== Entries provided ==
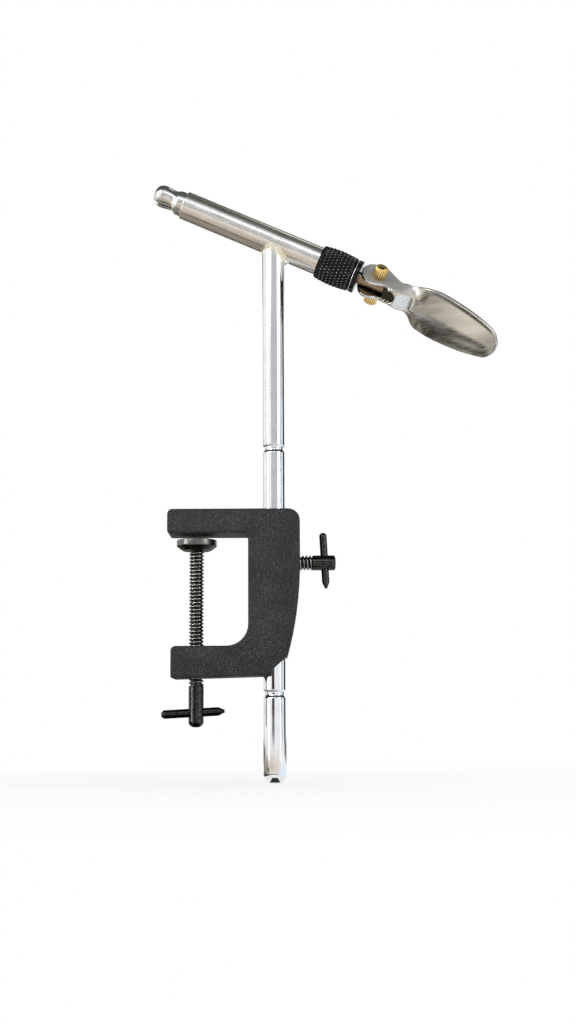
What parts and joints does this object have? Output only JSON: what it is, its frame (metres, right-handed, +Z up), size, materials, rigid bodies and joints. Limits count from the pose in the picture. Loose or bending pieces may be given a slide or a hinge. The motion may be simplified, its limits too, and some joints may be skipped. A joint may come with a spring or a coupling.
{
  "type": "fly tying vise",
  "caption": "Table-clamped hook vise: a C clamp, a sliding stem and a sloping barrel whose split jaws are drawn shut by a spoon-shaped cam lever.",
  "frame": {"origin": "On the clamp's table face, under the upper arm, where the clamp screw's axis meets it", "axes": "+Z up along the stem, +X from the clamp screw to the stem, +Y away from the side that carries the upper nut"},
  "size_m": [0.1485, 0.023, 0.259],
  "materials": {
    "wrinkle_paint": "charcoal wrinkle paint on a casting",
    "black_steel": "glossy black oxide",
    "satin_steel": "satin turned steel",
    "stem_chrome": "polished chrome plate",
    "barrel_nickel": "satin nickel plate",
    "braze": "plated brazing bead",
    "black_collar": "glossy black, diamond knurled",
    "jaw_steel": "polished tool steel",
    "rod_steel": "polished, warm brown",
    "lever_steel": "brushed nickel plate",
    "brass": "turned and fluted brass"
  },
  "bodies": {
    "frame_body": {"clamp_frame": "wrinkle_paint"},
    "pad_body": {"pressure_pad": "satin_steel"},
    "clamp_screw_body": {"clamp_screw": "black_steel"},
    "clamp_bar_body": {"clamp_tommy_bar": "black_steel"},
    "lock_screw_body": {"lock_screw": "black_steel"},
    "lock_bar_body": {"lock_tommy_bar": "black_steel"},
    "stem_body": {"stem": "stem_chrome", "barrel_tube": "barrel_nickel", "braze_bead": "braze", "rear_bush": "satin_steel"},
    "collar_body": {"adjusting_collar": "black_collar"},
    "head_body": {"thrust_washer": "satin_steel", "return_spring": "satin_steel"},
    "draw_body": {"collet_shank": "jaw_steel", "draw_rod": "rod_steel"},
    "upper_jaw_body": {"upper_jaw": "jaw_steel"},
    "lower_jaw_body": {"lower_jaw": "jaw_steel"},
    "lever_body": {"cam_lever": "lever_steel", "cam_pin": "black_steel", "upper_pin_nut": "brass", "lower_pin_nut": "brass"}
  },
  "joints": [
    {"name": "stem_height", "type": "slide", "parent": "frame_body", "child": "stem_body", "axis": [0, 0, 1], "range_m": [-0.0485, 0.0545]},
    {"name": "lock_screw_turn", "type": "hinge", "parent": "frame_body", "child": "lock_screw_body", "pos_m": [0.045, 0, -0.0119], "axis": [1, 0, 0], "range_deg": [0, 720]},
    {"name": "lock_bar_slide", "type": "slide", "parent": "lock_screw_body", "child": "lock_bar_body", "axis": [0.0523, 0, -0.9986], "range_m": [-0.006, 0.0075]},
    {"name": "clamp_travel", "type": "slide", "parent": "frame_body", "child": "pad_body", "axis": [0, 0, 1], "range_m": [-0.04, 0.002]},
    {"name": "clamp_screw_turn", "type": "hinge", "parent": "pad_body", "child": "clamp_screw_body", "pos_m": [0, 0, -0.04], "axis": [0, 0, 1], "range_deg": [-9600, 480]},
    {"name": "clamp_bar_slide", "type": "slide", "parent": "clamp_screw_body", "child": "clamp_bar_body", "axis": [0.9986, 0, 0.0523], "range_m": [-0.006, 0.0085]},
    {"name": "collar_turn", "type": "hinge", "parent": "stem_body", "child": "collar_body", "pos_m": [-0.00607, 0, 0.14664], "axis": [0.9157, 0, -0.4019], "range_deg": [-270, 270]},
    {"name": "head_swivel", "type": "hinge", "parent": "stem_body", "child": "head_body", "pos_m": [-0.00607, 0, 0.14664], "axis": [0.9157, 0, -0.4019], "continuous": true},
    {"name": "collet_draw", "type": "slide", "parent": "head_body", "child": "draw_body", "axis": [0.9157, 0, -0.4019], "range_m": [0, 0.00181]},
    {"name": "cam_lever_turn", "type": "hinge", "parent": "draw_body", "child": "lever_body", "pos_m": [0.07749, 0, 0.10996], "axis": [0.2584, -0.766, 0.5886], "range_deg": [0, 57]},
    {"name": "upper_jaw_close", "type": "hinge", "parent": "draw_body", "child": "upper_jaw_body", "pos_m": [0.01773, 0, 0.13619], "axis": [-0.3823, -0.309, -0.8708], "range_deg": [0, 0.75]},
    {"name": "lower_jaw_close", "type": "hinge", "parent": "draw_body", "child": "lower_jaw_body", "pos_m": [0.01773, 0, 0.13619], "axis": [0.3823, 0.309, 0.8708], "range_deg": [0, 0.75]}
  ],
  "couplings": [
    {"joint": "clamp_screw_turn", "follows": "clamp_travel", "rad_per_m": 4188.8},
    {"joint": "collet_draw", "follows": "cam_lever_turn", "m_per_rad": 0.0018093},
    {"joint": "upper_jaw_close", "follows": "cam_lever_turn", "ratio": 0.013144},
    {"joint": "lower_jaw_close", "follows": "cam_lever_turn", "ratio": 0.013144}
  ]
}
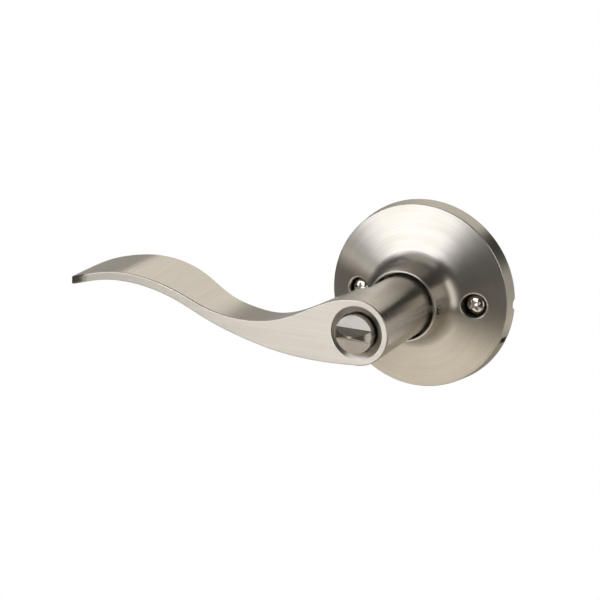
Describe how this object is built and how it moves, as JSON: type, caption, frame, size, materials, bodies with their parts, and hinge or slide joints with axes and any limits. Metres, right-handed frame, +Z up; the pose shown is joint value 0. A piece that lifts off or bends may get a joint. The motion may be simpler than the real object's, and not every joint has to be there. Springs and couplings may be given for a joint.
{
  "type": "door lever handle",
  "caption": "Satin nickel privacy door lever with a round rose, a wave-shaped grip, a thumb turn in its hub and two face screws; inside half with its spindle and return spring.",
  "frame": {"origin": "centre of the rose's back face, where the lever's axis meets the door's face", "axes": "-Y points out of the door into the room along the lever's axis, +Y into the door, +Z up, -X the way the lever points"},
  "size_m": [0.1444, 0.1095, 0.0659],
  "materials": {
    "satin_nickel": "satin nickel plating over fine brushing",
    "button_nickel": "smooth bright satin nickel",
    "bright_nickel": "polished nickel plating",
    "cast_zinc": "as-cast zinc alloy",
    "zinc_plated_steel": "pale zinc plating",
    "spring_steel": "oiled dark spring steel",
    "white_nylon": "natural moulded nylon"
  },
  "bodies": {
    "rose": {"rose_cover": "satin_nickel", "chassis": "cast_zinc", "spring_cover": "zinc_plated_steel", "cover_rivets": "zinc_plated_steel", "return_spring": "spring_steel", "neck_bush": "white_nylon", "thrust_washer": "white_nylon", "mounting_screws": "bright_nickel"},
    "lever": {"lever": "satin_nickel", "drive_sleeve": "zinc_plated_steel", "drive_cam": "zinc_plated_steel", "retaining_ring": "spring_steel", "spindle_holder": "cast_zinc", "spindle": "zinc_plated_steel", "catch_guide": "white_nylon", "catch_spring": "spring_steel"},
    "button": {"turn_button": "button_nickel", "lock_bar": "zinc_plated_steel", "button_clip": "spring_steel", "friction_washer": "spring_steel"},
    "catch": {"lever_catch": "zinc_plated_steel"}
  },
  "joints": [
    {"name": "lever_turn", "type": "hinge", "parent": "rose", "child": "lever", "pos_m": [0, 0, 0], "axis": [0, 1, 0], "range_deg": [-45, 45], "stiffness_Nm_per_rad": 2.5, "deforming": ["return_spring"]},
    {"name": "button_turn", "type": "hinge", "parent": "lever", "child": "button", "pos_m": [0, 0, 0], "axis": [0, 1, 0], "range_deg": [0, 90]},
    {"name": "catch_press", "type": "slide", "parent": "lever", "child": "catch", "axis": [-1, 0, 0], "range_m": [0, 0.0018], "stiffness_N_per_m": 800, "deforming": ["catch_spring"]}
  ]
}
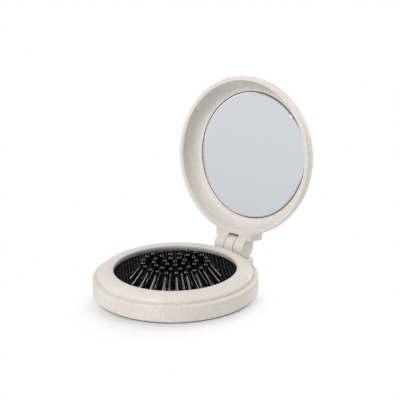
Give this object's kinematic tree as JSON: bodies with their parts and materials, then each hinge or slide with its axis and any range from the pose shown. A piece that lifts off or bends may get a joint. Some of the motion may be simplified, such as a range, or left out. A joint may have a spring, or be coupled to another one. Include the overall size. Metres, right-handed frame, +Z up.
{
  "type": "folding hairbrush with mirror",
  "caption": "Folding pocket hairbrush: a round base holds a pop-up rubber pad of ball-tipped pins, and a hinged lid with a round mirror folds over it.",
  "frame": {"origin": "on the table under the middle of the round brush base", "axes": "+Z up; the hinge axis lies along X behind the base at +Y; the lid stands open at rest"},
  "size_m": [0.0662, 0.0906, 0.078],
  "materials": {
    "shell": "satin ivory plastic with faint straw specks",
    "pad_rubber": "black rubber with a fine woven grain",
    "disc_plastic": "satin black",
    "mirror": "silvered glass",
    "glue": "dull",
    "steel": "drawn wire"
  },
  "bodies": {
    "base": {"base_shell": "shell", "brush_ring": "shell", "pad_skirt": "pad_rubber"},
    "lid": {"lid_shell": "shell", "mirror_glass": "mirror", "mirror_glue": "glue", "hinge_pin": "steel"},
    "brush_centre": {"pad_centre": "pad_rubber", "press_disc": "disc_plastic"},
    "slice_1": {"pad_slice_1": "pad_rubber"},
    "slice_2": {"pad_slice_2": "pad_rubber"},
    "slice_3": {"pad_slice_3": "pad_rubber"},
    "slice_4": {"pad_slice_4": "pad_rubber"},
    "slice_5": {"pad_slice_5": "pad_rubber"},
    "slice_6": {"pad_slice_6": "pad_rubber"},
    "slice_7": {"pad_slice_7": "pad_rubber"}
  },
  "joints": [
    {"name": "lid_hinge", "type": "hinge", "parent": "base", "child": "lid", "pos_m": [0, 0.0381, 0.0077], "axis": [-1, 0, 0], "range_deg": [-99.5, 73.5]},
    {"name": "brush_pop", "type": "slide", "parent": "base", "child": "brush_centre", "axis": [0, 0, 1], "range_m": [0, 0.01053], "deforming": ["pad_skirt", "pad_slice_1", "pad_slice_2", "pad_slice_3", "pad_slice_4", "pad_slice_5", "pad_slice_6", "pad_slice_7", "pad_centre"]},
    {"name": "slice_1_fold", "type": "hinge", "parent": "base", "child": "slice_1", "pos_m": [0.02451, 0.00146, 0.0071], "axis": [-0.0593, 0.9982, 0], "range_deg": [0, 32.99]},
    {"name": "slice_2_fold", "type": "hinge", "parent": "base", "child": "slice_2", "pos_m": [0.01414, 0.02007, 0.0071], "axis": [-0.8174, 0.576, 0], "range_deg": [0, 32.99]},
    {"name": "slice_3_fold", "type": "hinge", "parent": "base", "child": "slice_3", "pos_m": [-0.00687, 0.02357, 0.0071], "axis": [-0.96, -0.2799, 0], "range_deg": [0, 32.99]},
    {"name": "slice_4_fold", "type": "hinge", "parent": "base", "child": "slice_4", "pos_m": [-0.02271, 0.00932, 0.0071], "axis": [-0.3797, -0.9251, 0], "range_deg": [0, 32.99]},
    {"name": "slice_5_fold", "type": "hinge", "parent": "base", "child": "slice_5", "pos_m": [-0.02145, -0.01194, 0.0071], "axis": [0.4866, -0.8737, 0], "range_deg": [0, 32.99]},
    {"name": "slice_6_fold", "type": "hinge", "parent": "base", "child": "slice_6", "pos_m": [-0.00403, -0.02422, 0.0071], "axis": [0.9864, -0.1643, 0], "range_deg": [0, 32.99]},
    {"name": "slice_7_fold", "type": "hinge", "parent": "base", "child": "slice_7", "pos_m": [0.01642, -0.01825, 0.0071], "axis": [0.7435, 0.6688, 0], "range_deg": [0, 32.99]}
  ],
  "couplings": [
    {"joint": "slice_1_fold", "follows": "brush_pop", "rad_per_m": 54.65},
    {"joint": "slice_2_fold", "follows": "brush_pop", "rad_per_m": 54.65},
    {"joint": "slice_3_fold", "follows": "brush_pop", "rad_per_m": 54.65},
    {"joint": "slice_4_fold", "follows": "brush_pop", "rad_per_m": 54.65},
    {"joint": "slice_5_fold", "follows": "brush_pop", "rad_per_m": 54.65},
    {"joint": "slice_6_fold", "follows": "brush_pop", "rad_per_m": 54.65},
    {"joint": "slice_7_fold", "follows": "brush_pop", "rad_per_m": 54.65}
  ]
}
===
■ Work to complete
Find each line holding "pose". Copy it out.

■ Written solution
What parts and joints does this object have? Output only JSON: what it is, its frame (metres, right-handed, +Z up), size, materials, rigid bodies and joints. Limits count from the pose in the picture. Loose or bending pieces may be given a slide or a hinge. The motion may be simplified, its limits too, and some joints may be skipped. A joint may come with a spring or a coupling.
Describe how this object is built and how it moves, as JSON: type, caption, frame, size, materials, bodies with their parts, and hinge or slide joints with axes and any limits. Metres, right-handed frame, +Z up; the pose shown is joint value 0. A piece that lifts off or bends may get a joint. The motion may be simpler than the real object's, and not every joint has to be there. Springs and couplings may be given for a joint.
Give this object's kinematic tree as JSON: bodies with their parts and materials, then each hinge or slide with its axis and any range from the pose shown. A piece that lifts off or bends may get a joint. Some of the motion may be simplified, such as a range, or left out. A joint may have a spring, or be coupled to another one. Include the overall size. Metres, right-handed frame, +Z up.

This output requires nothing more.